Over the past five years, Whole Foods Market’s (NYSE: WFM) stock is up more than 150%. Yet last month, founder and co-CEO John Mackey told Motley Fool CEO Tom Gardner that the Great Recession was a “nightmare” for him.

In the video below, Mackey shares his thoughts on his one big lesson from the downturn: preparing for another rainy day. (A transcript is provided below; running time: 2:52.)

Tom Gardner: What was it like to be you or to be your leadership team 2006-2008. Many, many people that are members of The Motley Fool are entrepreneurs. We skew wildly toward business executives, small business founders, so what was it like to be here? This is a company that has gone up 20% per year in value since going public in 1992, and then to see nearly 90% of that, of the valuation of the business evaporate over a two-year period.

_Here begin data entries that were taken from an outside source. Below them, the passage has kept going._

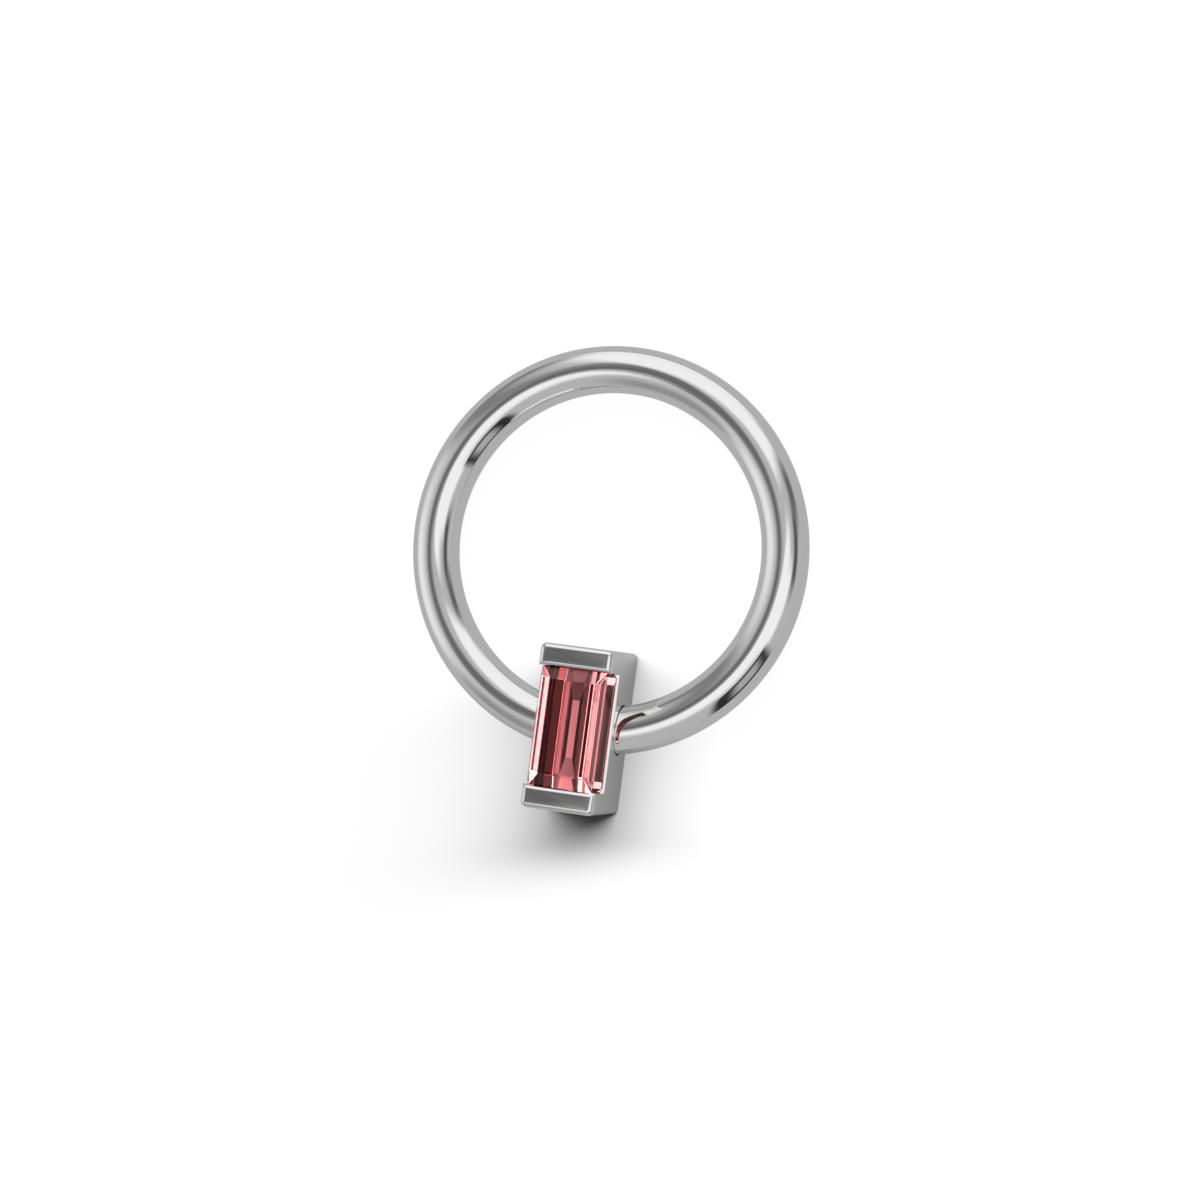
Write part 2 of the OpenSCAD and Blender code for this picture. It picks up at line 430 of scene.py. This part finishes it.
# The wire, made thicker by grow. It is bent a little too far at both ends, and each end is then cut
# back square, to half_gap from the middle
def bent_wire(grow, half_gap):
    wire = bmesh.new()
    bmesh.ops.create_circle(wire, cap_ends=False, segments=WIRE_SIDES, radius=wire_r + grow)
    bmesh.ops.rotate(wire, cent=(0, 0, 0), matrix=Matrix.Rotation(math.pi / 2, 3, "X"), verts=wire.verts)
    bmesh.ops.translate(wire, vec=(hoop_r, 0, 0), verts=wire.verts)
    opening = math.asin(half_gap / (hoop_r + 2 * wire_r))
    start = Matrix.Rotation(opening - math.pi / 2, 3, "Z")
    bmesh.ops.rotate(wire, cent=(0, 0, 0), matrix=start, verts=wire.verts)
    bmesh.ops.spin(
        wire, geom=wire.verts[:] + wire.edges[:], cent=(0, 0, 0), axis=(0, 0, 1),
        angle=2 * (math.pi - opening), steps=BEND_STEPS, use_merge=False, use_duplicate=False,
    )
    for side in (-1, 1):
        end = [face for face in wire.faces if face.calc_center_median().x * side > 0]
        end = [face for face in end if face.calc_center_median().y < -hoop_r / 2]
        end_parts = set(end) | {line for face in end for line in face.edges}
        end_parts |= {point for face in end for point in face.verts}
        bmesh.ops.bisect_plane(
            wire, geom=list(end_parts), dist=ON_PLANE, plane_co=(side * half_gap, 0, 0),
            plane_no=(-side, 0, 0), clear_outer=True,
        )
    bmesh.ops.holes_fill(wire, edges=[line for line in wire.edges if line.is_boundary], sides=0)
    bmesh.ops.recalc_face_normals(wire, faces=wire.faces)
    bmesh.ops.translate(wire, vec=hoop_middle, verts=wire.verts)
    return wire


# Metal whose tone comes and goes with the haze by a small share
TONE_SWING = 0.03


def metal_finish_and_painted_light(name, tone, gloss, haze, ripple):
    metal = bpy.data.materials.new(name)
    metal.use_nodes = True
    nodes = metal.node_tree
    shader = nodes.nodes["Principled BSDF"]
    shader.inputs["Metallic"].default_value = 1.0
    wheel = nodes.nodes.new("ShaderNodeGroup")
    wheel.node_tree = polish
    wheel.inputs["Gloss"].default_value = gloss
    wheel.inputs["Haze"].default_value = haze
    wheel.inputs["Ripple"].default_value = ripple
    nodes.links.new(wheel.outputs["Roughness"], shader.inputs["Roughness"])
    nodes.links.new(wheel.outputs["Normal"], shader.inputs["Normal"])
    colour = nodes.nodes.new("ShaderNodeMix")
    colour.data_type = "RGBA"
    colour.inputs["A"].default_value = [(1 - TONE_SWING) * part for part in tone] + [1]
    colour.inputs["B"].default_value = [(1 + TONE_SWING) * part for part in tone] + [1]
    nodes.links.new(wheel.outputs["Tone"], colour.inputs["Factor"])
    nodes.links.new(colour.outputs["Result"], shader.inputs["Base Color"])
    return metal


bright_wire = metal_finish_and_painted_light("bright_wire", (0.87, 0.87, 0.865), gloss=0.03, haze=0.04, ripple=0.0008)
wire_shape = bent_wire(0, set_w / 2 - END_DEPTH)
hoop_wire = finished(wire_shape, "hoop_wire", bright_wire)
hoop_wire.data.shade_smooth()
hoop_wire.data.set_sharp_from_angle(angle=math.radians(WIRE_CREASE))
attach(hoop_wire, "root")
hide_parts("hoop")

# The setting
# One block of polished steel with a bar left standing at each end. The bars hold the ends of the
# stone, whose sides lie open over a sloping rim. Seat and sockets are cut into it and left dull, and
# their tones are painted light and shade: darker in the sockets, lighter and darker bands in the seat.
BAR_T = 0.57
BASE_H = 1.55
RIM_SLOPE = 20
SEAT_GAP = 0.025
CORNER_R = 0.15
BAR_R = 0.13
BAR_IN_R = 0.12
BACK_R = 0.06
CORNER_STEPS = 14
BAR_STEPS = 10
BACK_STEPS = 6
CUT_EDGE = 0.012
RUN_OUT = 0.0005
PAST_BLOCK = 1
SAME_LEVEL = 0.0001
WELD = 0.005
BLOCK_CREASE = 30
set_l = setting_high.y - setting_low.y
set_h = setting_high.z
set_middle = (setting_low + setting_high) / 2
half_bar_gap = set_l / 2 - BAR_T

# The seat's tones show only through the stone, and are chosen for the bands that they give it: painted
# light and shade, with a painted red light on the sides.
bright_block = metal_finish_and_painted_light("bright_block", (0.86, 0.86, 0.85), gloss=0.04, haze=0.04, ripple=0.0006)
# Painted shade: the sockets' cut is left rough, and is given a darker tone than the block's metal.
dull_shaded_cut = metal_finish_and_painted_light("dull_shaded_cut", (0.42, 0.41, 0.40), gloss=0.30, haze=0.15, ripple=0.004)
seat_floor_light = metal_finish_and_painted_light("seat_floor_light", (0.98, 0.98, 0.98), gloss=0.50, haze=0.15, ripple=0.004)
seat_crease_shade = metal_finish_and_painted_light("seat_crease_shade", (0.06, 0.06, 0.06), gloss=0.30, haze=0.15, ripple=0.004)
seat_bed_shade = metal_finish_and_painted_light("seat_bed_shade", (0.28, 0.28, 0.28), gloss=0.50, haze=0.15, ripple=0.004)
seat_end_light = metal_finish_and_painted_light("seat_end_light", (0.97, 0.97, 0.97), gloss=0.50, haze=0.15, ripple=0.004)
seat_side_red_light = metal_finish_and_painted_light("seat_side_red_light", (0.40, 0.10, 0.11), gloss=0.30, haze=0.15, ripple=0.004)
seat_foot_shade = metal_finish_and_painted_light("seat_foot_shade", (0.62, 0.62, 0.62), gloss=0.50, haze=0.15, ripple=0.004)
block_finishes_and_painted_light = [bright_block, dull_shaded_cut, seat_floor_light, seat_crease_shade, seat_bed_shade, seat_end_light, seat_side_red_light, seat_foot_shade]

block = bmesh.new()
bmesh.ops.create_cube(block, size=1)
bmesh.ops.scale(block, vec=(set_w, set_l, set_h), verts=block.verts)
bmesh.ops.translate(block, vec=set_middle, verts=block.verts)


def round_off(lines, radius, segments):
    bmesh.ops.bevel(
        block, geom=lines, affect="EDGES", offset=radius, segments=segments,
        profile=0.5, material=-1, clamp_overlap=True,
    )


def level_lines(height):
    return [line for line in block.edges if all(abs(end.co.z - height) < SAME_LEVEL for end in line.verts)]


upright = [line for line in block.edges if abs(line.verts[0].co.z - line.verts[1].co.z) > set_h / 2]
round_off(upright, CORNER_R, CORNER_STEPS)
round_off(level_lines(set_h), BAR_R, BAR_STEPS)
round_off(level_lines(0), BACK_R, BACK_STEPS)

# The gap between the bars: one side of its outline runs up the face of a bar and round its edge, which
# runs out a hair above the bar's top. It is mirrored to the other bar, filled, drawn across the block,
# and given the rim's slopes underneath.
gap = bmesh.new()
foot = gap.verts.new((-set_w, half_bar_gap, BASE_H))
round_z = set_h - BAR_IN_R + RUN_OUT
turn = gap.verts.new((-set_w, half_bar_gap, round_z))
gap.edges.new((foot, turn))
rounded = bmesh.ops.spin(
    gap, geom=[turn], cent=(-set_w, half_bar_gap + BAR_IN_R, round_z), axis=(-1, 0, 0),
    angle=math.pi / 2, steps=BAR_STEPS, use_merge=False, use_duplicate=False,
)["geom_last"][0]
gap.edges.new((rounded, gap.verts.new((-set_w, half_bar_gap + BAR_IN_R, set_h + PAST_BLOCK))))
bmesh.ops.mirror(gap, geom=gap.verts[:] + gap.edges[:], axis="Y", merge_dist=-1)
by_height = sorted(gap.verts, key=lambda corner: corner.co.z)
gap.edges.new(by_height[:2])
gap.edges.new(by_height[-2:])
bmesh.ops.edgeloop_fill(gap, edges=gap.edges[:])
drawn = bmesh.ops.extrude_face_region(gap, geom=gap.faces[:])["geom"]
bmesh.ops.translate(
    gap, vec=(2 * set_w, 0, 0), verts=[part for part in drawn if isinstance(part, bmesh.types.BMVert)],
)
rim_in = set_w / 3
for side in (-1, 1):
    bmesh.ops.bisect_plane(
        gap, geom=gap.verts[:] + gap.edges[:] + gap.faces[:], dist=ON_PLANE,
        plane_co=(side * rim_in, 0, 0), plane_no=(1, 0, 0),
    )
for corner in gap.verts:
    if abs(corner.co.z - BASE_H) < SAME_LEVEL:
        corner.co.z += (set_w / 2 - max(abs(corner.co.x), rim_in)) * math.tan(math.radians(RIM_SLOPE))
bmesh.ops.recalc_face_normals(gap, faces=gap.faces)
bmesh.ops.translate(gap, vec=(0, set_middle.y, 0), verts=gap.verts)


# A shape becomes the blank or a cutter, in one finish, or as its faces already are
def set_out(shape, name, finish=None):
    if finish is not None:
        for face in shape.faces:
            face.material_index = block_finishes_and_painted_light.index(finish)
    mesh = bpy.data.meshes.new(name)
    shape.to_mesh(mesh)
    shape.free()
    for finish in block_finishes_and_painted_light:
        mesh.materials.append(finish)
    blank = bpy.data.objects.new(name, mesh)
    bpy.context.scene.collection.objects.link(blank)
    return blank


# The seat's painted light and shade, by how far a face's middle is from the stone's: a painted highlight
# along the floor, painted shade in the creases beside it, then a grey bed and a painted red light on the
# sides. The lower end is painted bright, and the upper one grey and dark.
CREASE_REACH = 0.2
BED_REACH = 0.35
foot_reach = 0.35 * stone_l


# Painted light and shade: each seat face gets a brighter or darker tone than the block's own metal.
def seat_painted_light(across, along):
    if abs(across) + abs(along) < SEAT_GAP:
        return seat_floor_light
    if abs(along) > SEAT_GAP:
        low_row = abs(along) < foot_reach
        if along < 0:
            return seat_foot_shade if low_row else seat_end_light
        return seat_bed_shade if low_row else seat_crease_shade
    if abs(across) < CREASE_REACH:
        return seat_crease_shade
    if abs(across) < BED_REACH:
        return seat_bed_shade
    return seat_side_red_light


seat = step_cut(SEAT_GAP)
for face in seat.faces:
    place = face.calc_center_median() - stone_middle
    face.material_index = block_finishes_and_painted_light.index(seat_painted_light(place.x, place.y))

blank = set_out(block, "blank", bright_block)
sockets = bent_wire(SOCKET_GAP, set_w / 2 - END_DEPTH - SOCKET_GAP)
cutters = [
    set_out(gap, "gap_cutter", bright_block),
    set_out(seat, "seat_cutter"),
    set_out(sockets, "socket_cutter", dull_shaded_cut),
]
for cutter in cutters:
    cut = blank.modifiers.new(cutter.name, "BOOLEAN")
    cut.operation = "DIFFERENCE"
    cut.solver = "EXACT"
    cut.object = cutter

# The cut block, with the points that nearly touch at the tops of its bars made one. They are put in
# order of place first, because the cut leaves them in another order each time.
whole_block = bmesh.new()
whole_block.from_object(blank, bpy.context.evaluated_depsgraph_get())
bar_tops = [point for point in whole_block.verts if point.co.z > set_h - BAR_R]
bar_tops.sort(key=lambda point: [round(part / SAME_LEVEL) for part in point.co])
bmesh.ops.remove_doubles(whole_block, verts=bar_tops, dist=WELD)
for used in [blank] + cutters:
    bpy.data.meshes.remove(used.data)
setting_block = finished(whole_block, "setting_block", *block_finishes_and_painted_light)
setting_block.data.shade_smooth()
setting_block.data.set_sharp_from_angle(angle=math.radians(BLOCK_CREASE))
worn_edges = setting_block.modifiers.new("worn_edges", "BEVEL")
worn_edges.limit_method = "ANGLE"
worn_edges.angle_limit = math.radians(BLOCK_CREASE)
worn_edges.width = CUT_EDGE * MM
worn_edges.segments = EDGE_STEPS
worn_edges.use_clamp_overlap = False
even_faces = setting_block.modifiers.new("even_faces", "WEIGHTED_NORMAL")
even_faces.weight = 100
even_faces.keep_sharp = True
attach(setting_block, "root")
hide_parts("setting")
shades.objects.link(setting_block)
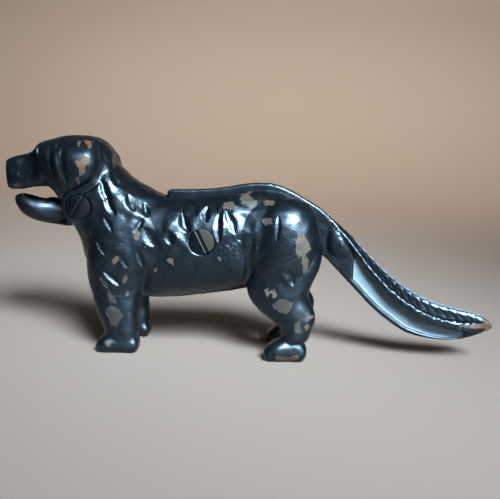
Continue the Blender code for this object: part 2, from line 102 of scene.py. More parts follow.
FORELEG = (
    (19.5, 66, 29.5, 63.5, 47, 44),
    (17.9, 50.4, 30.9, 48.7, 55, 44),
    (17.8, 37, 30, 35.3, 59, 40),
    (18.9, 27.7, 29, 27.7, 62, 35),
    (19.9, 20.6, 28.5, 20.6, 64, 32),
    (20.9, 14.3, 28.5, 14.3, 66, 29),
    (21.9, 8.8, 28.6, 8.8, 66, 28),
    (22.5, 4.2, 28.4, 4.2, 66, 26),
)
FOREPAW = (
    (28.8, 5.5, 28.8, 1.7, 66, 18),
    (27.9, 8, 27.9, -1.5, 66, 24),
    (25, 8.7, 25, -1.5, 67, 27),
    (22.5, 8.2, 22.5, -1.5, 68, 31),
    (21.1, 6.2, 21.1, -1.4, 68, 27),
    (20.3, 3.8, 20.3, 0.4, 68, 18),
)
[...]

John Mackey: It was a nightmare, and it was; metaphors that come up for me are it was a like an earthquake in slow motion. It just seemed to go on and on and on, or it was like being in a riptide, and you’re being pulled out to sea and you know you need to swim parallel to it, so you can begin to get out, but we just couldn’t seem to get, escape from the riptide. It was very unpleasant. It was by far the most unpleasant period in my business career. I think fundamentally the company was the same company, and we did see our same-store sales erode, but we did watch our stock price just fall apart until we got down to where we were trading at the most unbelievable rate of just two times our actual cash flow. It was the greatest bargain. I just didn’t have any cash or I’d have been buying stock. One of the disadvantages of not taking a salary and when we suspended dividends, I was like…

Gardner: Illiquid.

Mackey: I was illiquid and I needed to have some cash to live on, so to speak, so I had to sell some other assets, also at unfavorable prices, I might add. Big learning for me on that is don’t ever be in that situation again. My father told me before he passed on...

Gardner: Your father was an accountant.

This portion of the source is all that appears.